#### Material
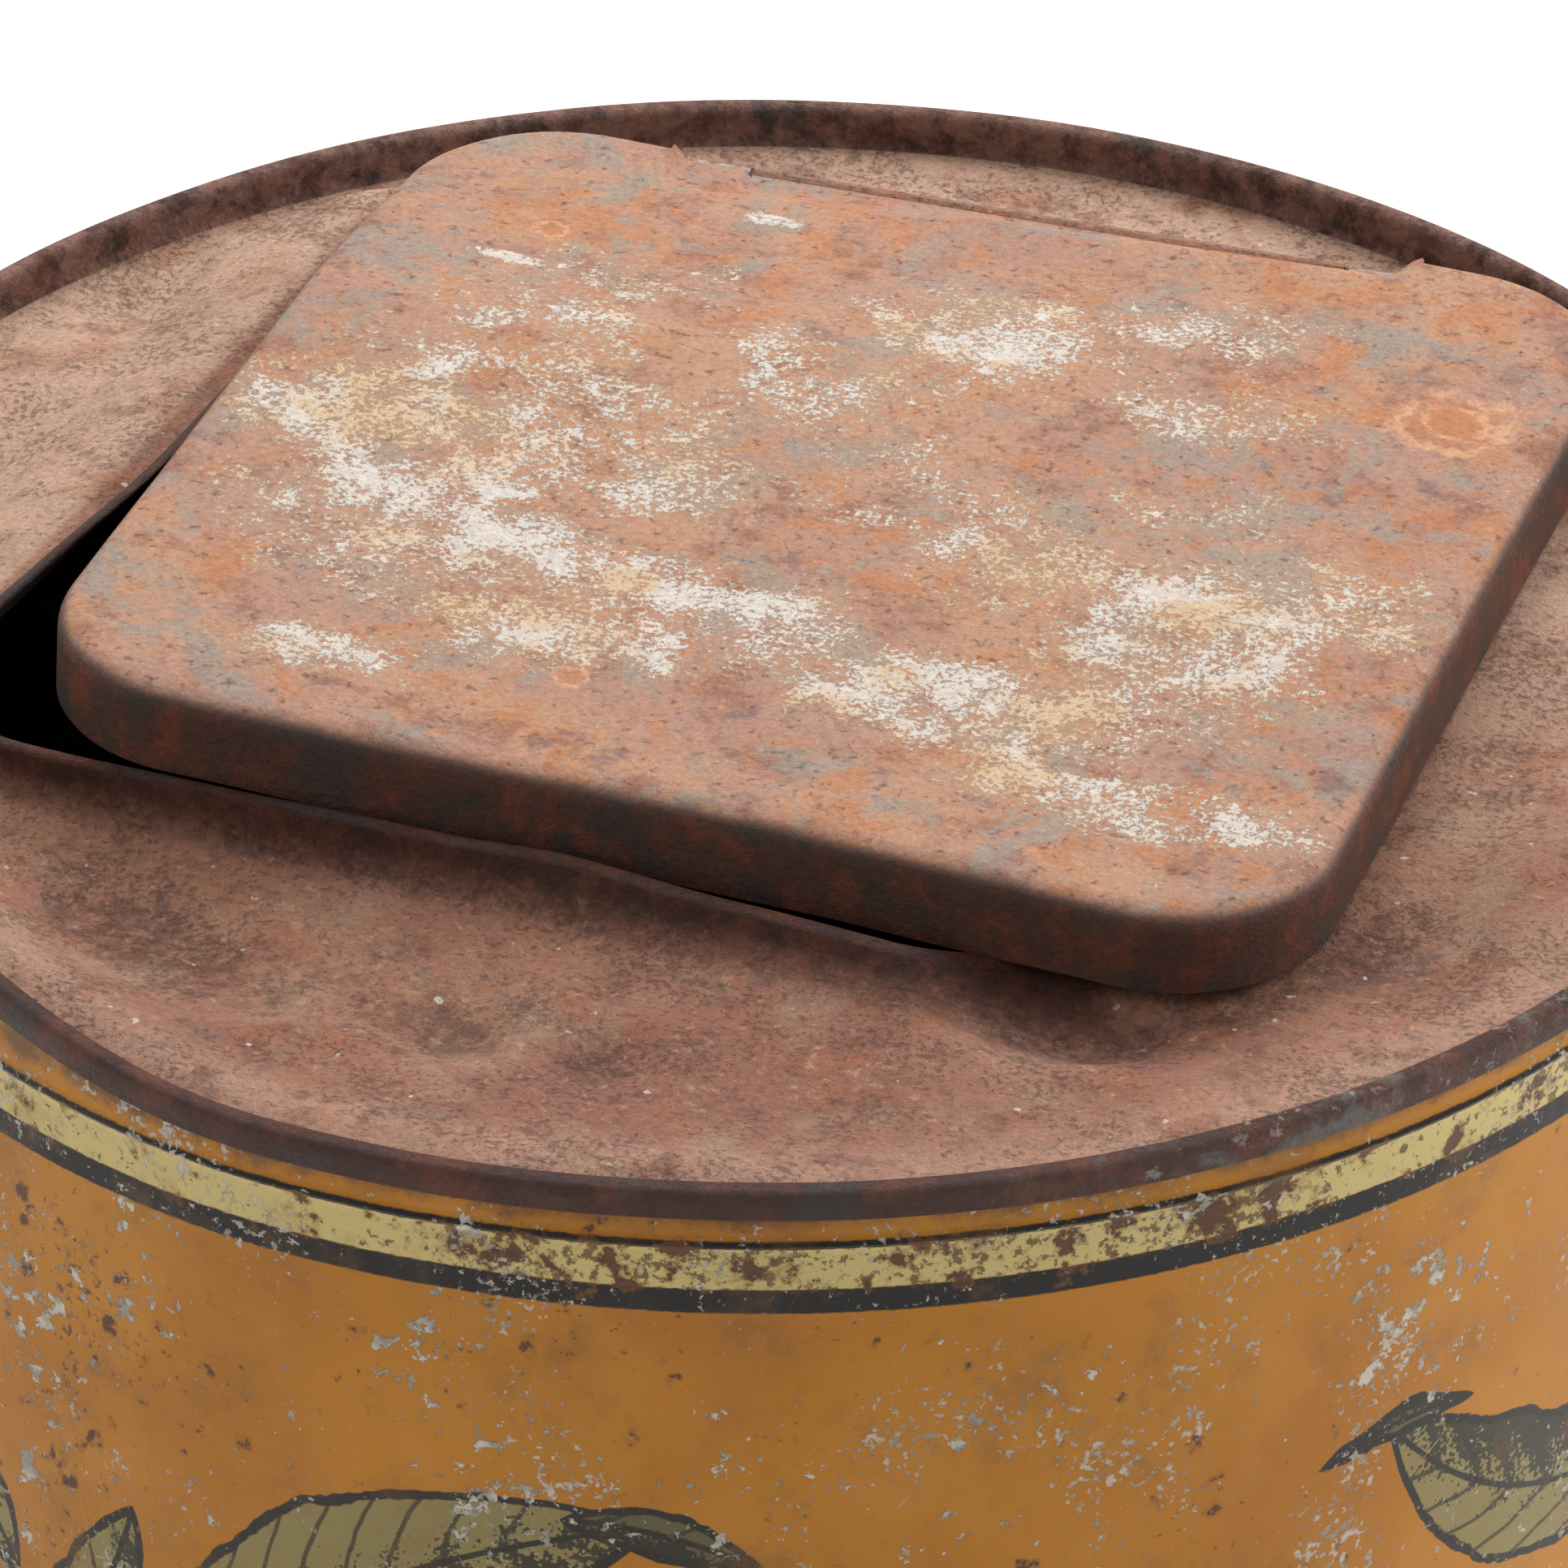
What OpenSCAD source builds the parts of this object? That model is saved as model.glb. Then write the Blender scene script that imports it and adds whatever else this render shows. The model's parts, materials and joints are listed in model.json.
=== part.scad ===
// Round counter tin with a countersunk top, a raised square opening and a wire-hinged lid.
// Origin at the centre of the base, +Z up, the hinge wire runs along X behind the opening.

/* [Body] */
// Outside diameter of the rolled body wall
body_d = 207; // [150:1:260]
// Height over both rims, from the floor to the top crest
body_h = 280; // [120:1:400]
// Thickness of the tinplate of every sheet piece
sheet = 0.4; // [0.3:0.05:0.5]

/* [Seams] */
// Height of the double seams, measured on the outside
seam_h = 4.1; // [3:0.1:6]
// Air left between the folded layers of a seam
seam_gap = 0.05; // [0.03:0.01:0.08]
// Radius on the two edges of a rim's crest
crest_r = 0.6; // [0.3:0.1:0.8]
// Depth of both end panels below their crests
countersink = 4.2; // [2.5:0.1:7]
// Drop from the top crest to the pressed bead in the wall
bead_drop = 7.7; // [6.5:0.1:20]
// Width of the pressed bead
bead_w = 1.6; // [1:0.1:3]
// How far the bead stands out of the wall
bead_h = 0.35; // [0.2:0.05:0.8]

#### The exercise
Reproduce the whole listing word for word.

#### Expected answer
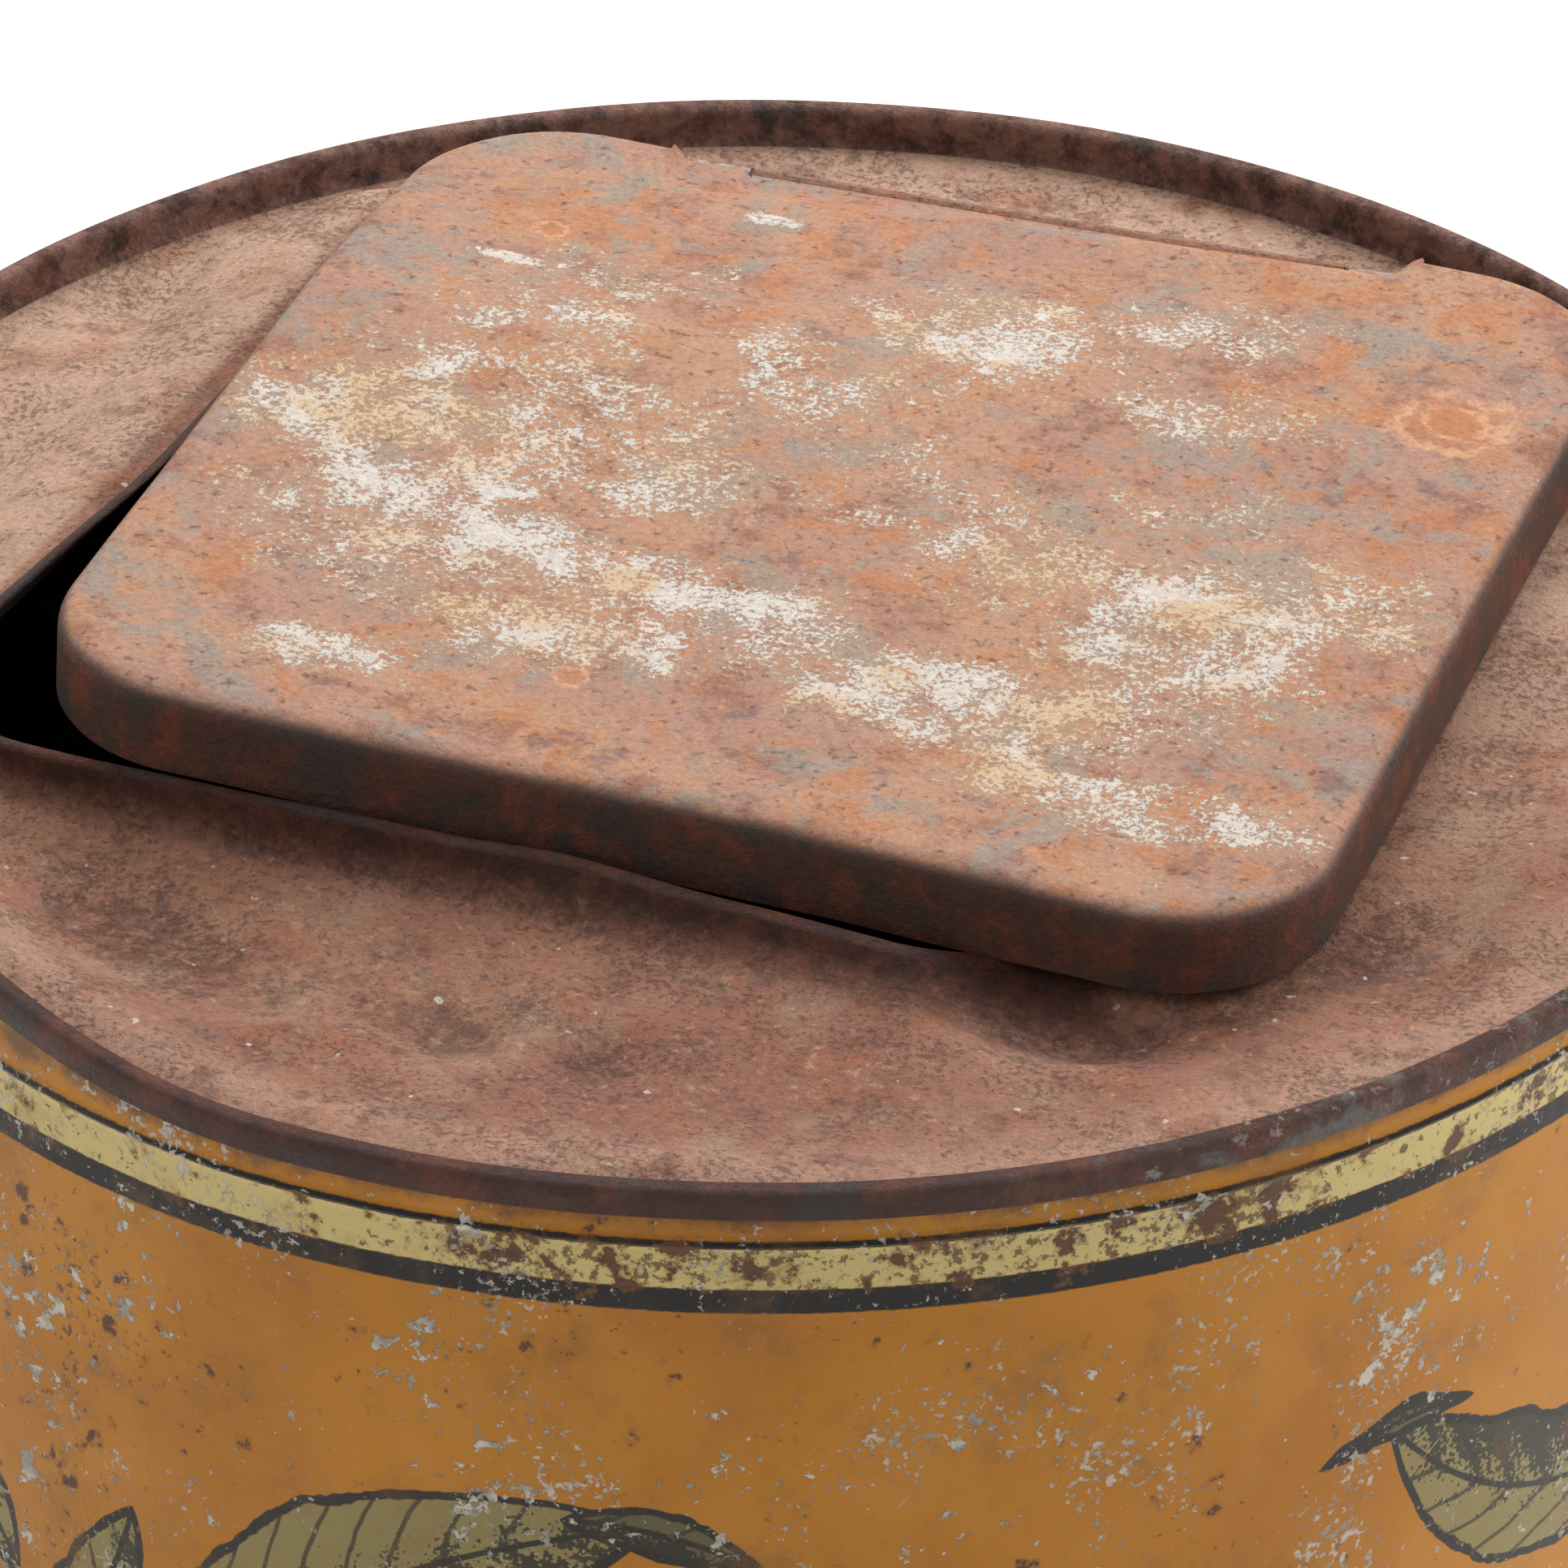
What OpenSCAD source builds the parts of this object? That model is saved as model.glb. Then write the Blender scene script that imports it and adds whatever else this render shows. The model's parts, materials and joints are listed in model.json.
=== part.scad ===
// Round counter tin with a countersunk top, a raised square opening and a wire-hinged lid.
// Origin at the centre of the base, +Z up, the hinge wire runs along X behind the opening.

/* [Body] */
// Outside diameter of the rolled body wall
body_d = 207; // [150:1:260]
// Height over both rims, from the floor to the top crest
body_h = 280; // [120:1:400]
// Thickness of the tinplate of every sheet piece
sheet = 0.4; // [0.3:0.05:0.5]

/* [Seams] */
// Height of the double seams, measured on the outside
seam_h = 4.1; // [3:0.1:6]
// Air left between the folded layers of a seam
seam_gap = 0.05; // [0.03:0.01:0.08]
// Radius on the two edges of a rim's crest
crest_r = 0.6; // [0.3:0.1:0.8]
// Depth of both end panels below their crests
countersink = 4.2; // [2.5:0.1:7]
// Drop from the top crest to the pressed bead in the wall
bead_drop = 7.7; // [6.5:0.1:20]
// Width of the pressed bead
bead_w = 1.6; // [1:0.1:3]
// How far the bead stands out of the wall
bead_h = 0.35; // [0.2:0.05:0.8]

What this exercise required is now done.